Between January and March 2013, there were 329.055 theory tests conducted in the UK. The pass rate for these was 52.3 percent. 7.2 percent lower than in the same period of 2012.  www.gov.uk

This means that just under half of all people taking it, are failing their theory test .

Getting to know the Road Signs in the Highway Code, can seem a bit of a daunting task as a new learner, but it need not be that way when you take a few things into consideration.

Preparation is a key factor in learning and passing your test.


Top Tips

1) Take 15 minutes every day to read through the pages of the Traffic signs on the Highway Code.

2) Increase your observation skills by becoming aware of the signs around you as you are out and about.

3) Quiz your family/friends as they drive – do they know the traffic signs as they come upon them when driving. Take the highway code out with you and then you can check if they get it right or wrong. This way everyone can brush up on their learning.

4) When you lay in the bath, take the highway code in with you for a little relaxed educational reading.

5) You can even check how traffic responds to the instructions given by the signs. Attempt to work out what instructions they are being given at junctions,even if it is unclear to you initially. Then get online, check out your app, or open the book up to see if you were right.

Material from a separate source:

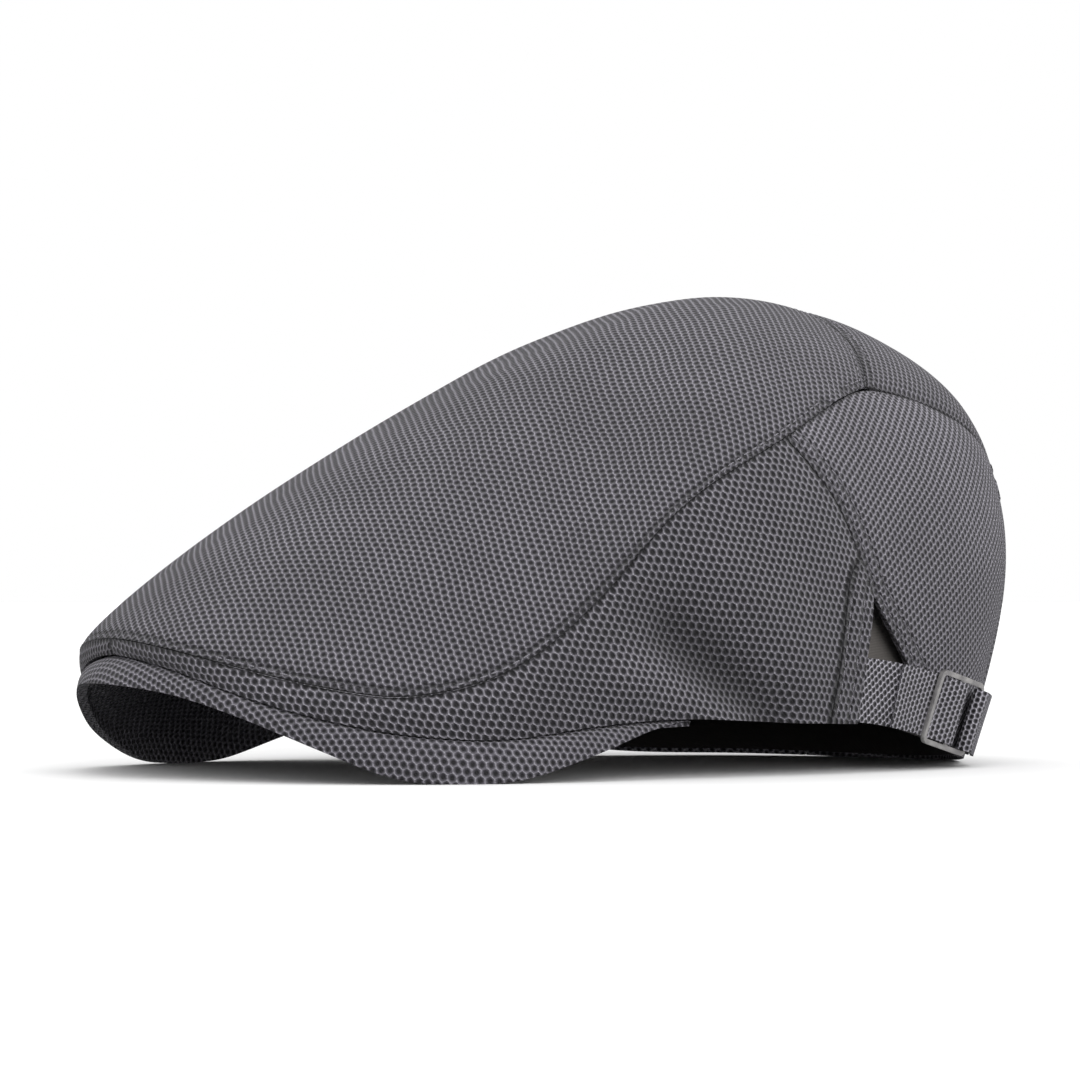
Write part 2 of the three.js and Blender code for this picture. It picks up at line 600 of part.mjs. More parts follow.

A great place in starting to learn the traffic signs of our roads and in the Highway Code, is to identify what the basic shapes and colours mean. The majority of traffic signs have been developed to be pictorial, to ensure everyone understands their meaning and standardisation has been used to make the traffic signs easily identifiable.

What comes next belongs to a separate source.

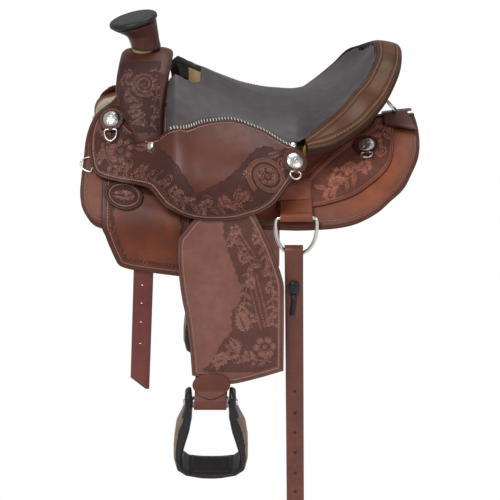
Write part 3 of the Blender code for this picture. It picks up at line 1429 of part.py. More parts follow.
for side, tag in SIDES:
    for name, (form, x, drop, lift) in CONCHOS.items():
        frame = resting_frame(form, x, drop, lift, side, ROSETTE_RADIUS)
        here, ahead, down, out = frame
        sit = frame_matrix(frame)
        concho = new_object(tag + "_" + name + "_concho", placed(rosette_mesh, sit), "silver")
        fuse(concho, cutter(tag + " " + name + " dome", placed(
            concho_mesh, sit @ Matrix.Translation((0, 0, ROSETTE - GAP)))), solver="MANIFOLD")
        distance, width, height = STRING_DEES[name]
        foot = here + down * distance + out * ROSETTE * 0.3
        axis = foot + out * (DEE_KEEPER * 0.42 + ROSETTE * 0.7)
        bar = Matrix.Translation(foot) @ Matrix((ahead, down * -side, out)).transposed().to_4x4()
        keep_dee(concho, tag + " " + name, bar, axis, ahead, 0.009)
        loop = [axis + ahead * u - down * v for u, v in d_loop(width, height, 0.004, 8)]
        wire(tag + "_" + name + "_string_dee", loop, DEE_WIRE, "silver", axis, sides=1)

# Breast collar dees under the front edges of the seat jockeys
COLLAR_X = -0.2935
COLLAR_DROP = 0.160
COLLAR_WIDTH = 0.030
COLLAR_REACH = 0.0235
for side, tag in SIDES:
    here, ahead, down, out = back.frame(COLLAR_X, COLLAR_DROP, SKIRT_HIGH, side)
    axis = here + out * (DEE_KEEPER * 0.42)
    bar = (Matrix.Translation(here - out * SKIRT / 3)
           @ Matrix((down, ahead * side, out)).transposed().to_4x4())
    keep_dee(bpy.data.objects[tag + "_skirt"], tag + " collar", bar, axis, down, 0.016)
    loop = [axis + down * u + ahead * v for u, v in d_loop(COLLAR_WIDTH, COLLAR_REACH, 0.004, 8)]
    wire(tag + "_breast_collar_dee", loop, DEE_WIRE, "silver", axis, sides=1)


# Rear connector with the crupper dee

CONNECTOR_LOW = HOUSING_HIGH + GAP


def over_crest(x, y, lift):
    if abs(y) < 1e-6:
        crest = back.place(x, 0.0, lift)
        return Vector((x, 0.0, crest.z + 0.0013))
    return back.place(x, abs(y), lift, 1 if y > 0 else -1)


CONNECTOR_HALF = [(0.256, 0.0), (0.256, 0.030), (0.318, 0.054), (0.302, 0.0)]


def connector_mesh():
    """The connector's blank, one half mirrored over the crest."""
    bm = bmesh.new()
    bm.faces.new([bm.verts.new((x, y, 0)) for x, y in CONNECTOR_HALF])
    score(bm, back)
    bmesh.ops.mirror(bm, geom=bm.verts[:] + bm.edges[:] + bm.faces[:], merge_dist=1e-5, axis="Y")
    bmesh.ops.recalc_face_normals(bm, faces=bm.faces)
    return thicken(bm, "rear_connector", over_crest, CONNECTOR_LOW, CONNECTOR_LOW + CONNECTOR)


connector = new_object("rear_connector", connector_mesh(), "tooled leather")
CRUPPER_X = 0.279
CRUPPER_WIDTH = 0.026
CRUPPER_HEIGHT = 0.030
CRUPPER_LEAN = math.radians(42)
foot = over_crest(CRUPPER_X, 0.0, CONNECTOR_LOW + CONNECTOR) - Vector((0, 0, CONNECTOR / 2))
axis = foot + Vector((0, 0, CONNECTOR / 2 + DEE_KEEPER * 0.5))
keeper = (Matrix.Translation(foot + Vector((0, 0, CONNECTOR / 2)))
          @ Matrix.Rotation(math.pi / 2, 4, "Z"))
keep_dee(connector, "crupper", keeper, axis, Vector((0, 1, 0)), 0.012)
lean = Vector((-math.sin(CRUPPER_LEAN), 0, math.cos(CRUPPER_LEAN)))
loop = [axis + Vector((0, u, 0)) - lean * v
        for u, v in d_loop(CRUPPER_WIDTH, CRUPPER_HEIGHT, 0.005, 8)]
wire("crupper_dee", loop, DEE_WIRE, "silver", axis, sides=1)

bpy.context.view_layer.update()
print("parts", len(saddle.objects))
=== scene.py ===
# Wade saddle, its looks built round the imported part. Metres; +X to the tail, +Y off side, +Z up.
import json
import math

import bmesh
import bpy
import numpy as np
from mathutils import Matrix, Vector
from mathutils.geometry import delaunay_2d_cdt


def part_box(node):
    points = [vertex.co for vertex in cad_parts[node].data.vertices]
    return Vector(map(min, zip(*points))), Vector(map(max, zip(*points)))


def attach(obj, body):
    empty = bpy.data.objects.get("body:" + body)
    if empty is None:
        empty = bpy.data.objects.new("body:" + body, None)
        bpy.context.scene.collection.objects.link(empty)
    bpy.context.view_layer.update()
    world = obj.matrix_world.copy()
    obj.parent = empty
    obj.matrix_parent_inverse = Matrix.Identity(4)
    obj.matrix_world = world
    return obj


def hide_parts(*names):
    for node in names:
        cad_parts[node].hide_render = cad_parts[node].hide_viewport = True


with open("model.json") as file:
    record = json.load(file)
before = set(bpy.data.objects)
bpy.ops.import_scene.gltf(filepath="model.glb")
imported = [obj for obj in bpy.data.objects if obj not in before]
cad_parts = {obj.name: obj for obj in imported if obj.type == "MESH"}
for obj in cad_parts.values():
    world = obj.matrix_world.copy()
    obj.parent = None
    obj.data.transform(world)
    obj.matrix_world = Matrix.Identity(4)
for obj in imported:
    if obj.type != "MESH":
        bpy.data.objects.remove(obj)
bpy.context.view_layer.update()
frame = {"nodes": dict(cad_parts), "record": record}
print("stage: frame loaded,", len(frame["nodes"]), "nodes")

sides = ((-1, "near"), (1, "off"))

# Layers and sizes, as the solids have them
gap = 0.0004
fleeceThick = 0.012
skirtLow = fleeceThick + gap
skirtHigh = skirtLow + 0.005
rigLow = skirtHigh + gap
rigHigh = rigLow + 0.004
housingHigh = rigLow + 0.0045
keeperLow = rigHigh + gap
keeperHigh = keeperLow + 0.0035
backHem = 0.183
hemBend = 0.010
hemFall = 50.0
lean = math.radians(3.5)
leatherWidth = 0.0627
strapThick = 0.004
fenderIn = 2 * strapThick + gap
fenderOut = fenderIn + 0.0042
hangZ = -0.088
leatherIn = (backHem + hemBend * math.cos(math.radians(hemFall)) / 2 + rigHigh + 0.0008
             + math.sin(lean) * leatherWidth / 2)
lip = leatherIn + fenderOut + 0.0008 + 0.0045
gridStart, gridLength, gridDepth = -0.35, 0.72, 0.40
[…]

A Pass 4 U can supply all your educational literature needs where your driver learning is concerned:

Offering a Comprehensive Theory Test Pack which covers all aspects and when used correctly will prepare you for your test. The contents include:

1) 29 mock test papers
2) Highway Code
3) Knowing your traffic signs
4) The official DSA cd-rom for the multiple choice and hazard perception tests.

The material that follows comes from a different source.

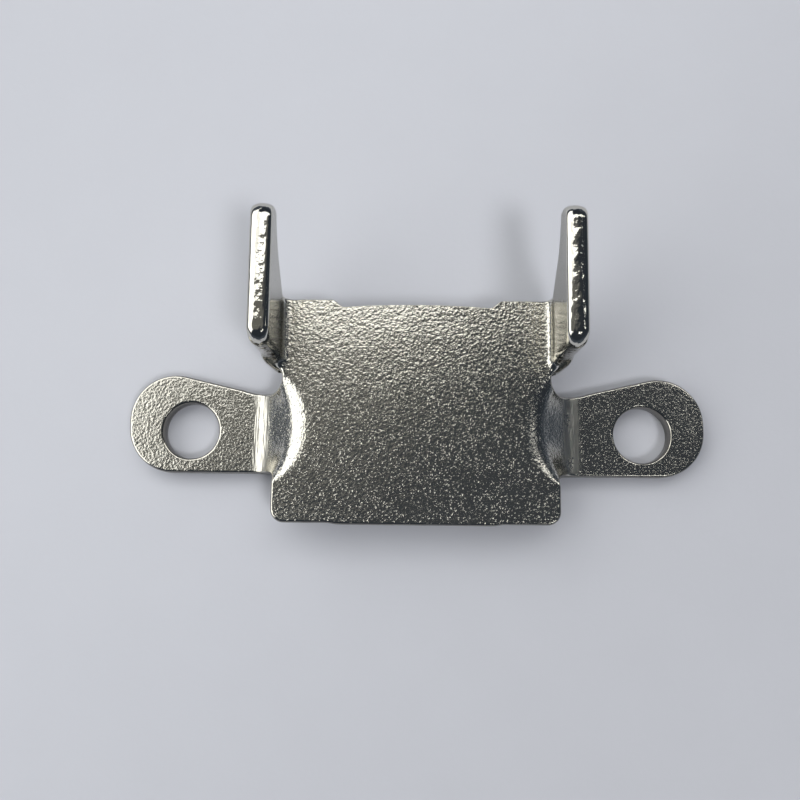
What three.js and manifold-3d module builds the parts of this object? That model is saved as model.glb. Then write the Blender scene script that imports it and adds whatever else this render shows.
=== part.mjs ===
// Horned catch bracket, pressed and folded from one strip of sheet steel.
// A raised plate stands on two lugs, which are joggled down to the mounting surface and
// take one screw each. Two horns are folded up from the plate and reach out behind it.
// Millimetres, +Z up, X along the lugs, +Y towards the tips of the horns. The bracket stands
// on z = 0, and its origin is under the middle of its bounding box.
import * as THREE from "three";
import { mergeVertices } from "three/addons/utils/BufferGeometryUtils.js";
import Module from "manifold-3d";

// Driving dimensions. Places along Y are distances from the line through the two screw holes.
const sheet = 2.0; // thickness of the strip
const overallWidth = 57.2; // from lug tip to lug tip
const holeSpacing = 44.8;
const holeDiameter = 5.5; // clears an M5 screw
const lugFront = 4.2; // from the hole line to a lug's straight front edge
const lugDepth = 9.8; // greatest size of a lug along Y
const lugCorner = 4.5; // radius of the two corners at the tip of a lug
const lugTaper = 13; // degrees that a lug's rear edge falls towards the plate
const lugRise = 3.0; // clear height under the plate
const lugNeck = 2.6; // length of the curve between lug edge and relief notch

const plateWidth = 27.7;
const plateFront = 8.95; // from the hole line to the plate's front edge
const plateRear = 12.8; // from the hole line to the plate's rear edge
const plateCorner = 1.3; // radius of the two front corners
const frontLand = 15.8; // width of the land where the blank was cut from its strip
const frontLandProud = 0.14;
const rearRecess = 15.5; // width of the shallow recess in the rear edge
const rearRecessDepth = 0.7;
const rearRecessCrown = 0.25; // how far the recess swells back in its middle
const edgeStep = 1.5; // length of the S-shaped step at each end of land and recess

const joggleEnd = 16.1; // from the middle of the bracket to where a lug runs flat
const joggleReach = 6.1; // radius of the curved crease where the plate starts to fall
const joggleCentre = 0.4; // the crease's centre, behind the hole line
const joggleShortest = 3.2; // least length of the fall, where the crease meets the plate's side
const joggleRadius = 2.4; // least radius of the crease, which is the outside of a bend
const joggleEase = 1.04; // radii of the two bends in a joggle, added up, for each unit of its length
const joggleShare = 0.615; // the crease's share of those radii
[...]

Complete Package Price £31

Or we can supply the following books and cd-roms individually.

The Highway Code £2.50
Know Your Traffic Signs £4.00
Driving the Essential Skills £12.99
The Complete Theory Test Cd-Rom £20

All these items can be purchased from your instructor or alternatively call us direct on 08458 121 007.

Types of Road Signs

1) In the UK a circular sign with a red border alerts drivers that there may be a prohibitory sign ahead, that they are being given an order not to do something.

2) Signs with blue circles but no red border mostly give positive instruction.

3) Triangle signs give road users a ‘warning’

4) Direction Signs – Mostly rectangular.

5) Signs on motorways have blue backgrounds.

6) Signs on primary routes – green backgrounds.

7) Information signs are all rectangular.

How do road signs assist the driver?

There are many traffic signs on the roads and it can be very daunting when you are learning to drive but the consequences of not knowing your signs can be potentially life threatening.

In an unfamiliar area it is the traffic signs that provides the familiarity, enabling a driver to keep heading in the right direction. Warning signs let the driver know of any potential hazards and where there has been a history of problems. Orders signs reminding us what we can and cannot do. Traffic lights are there to deal with major junctions and pedestrian crossings.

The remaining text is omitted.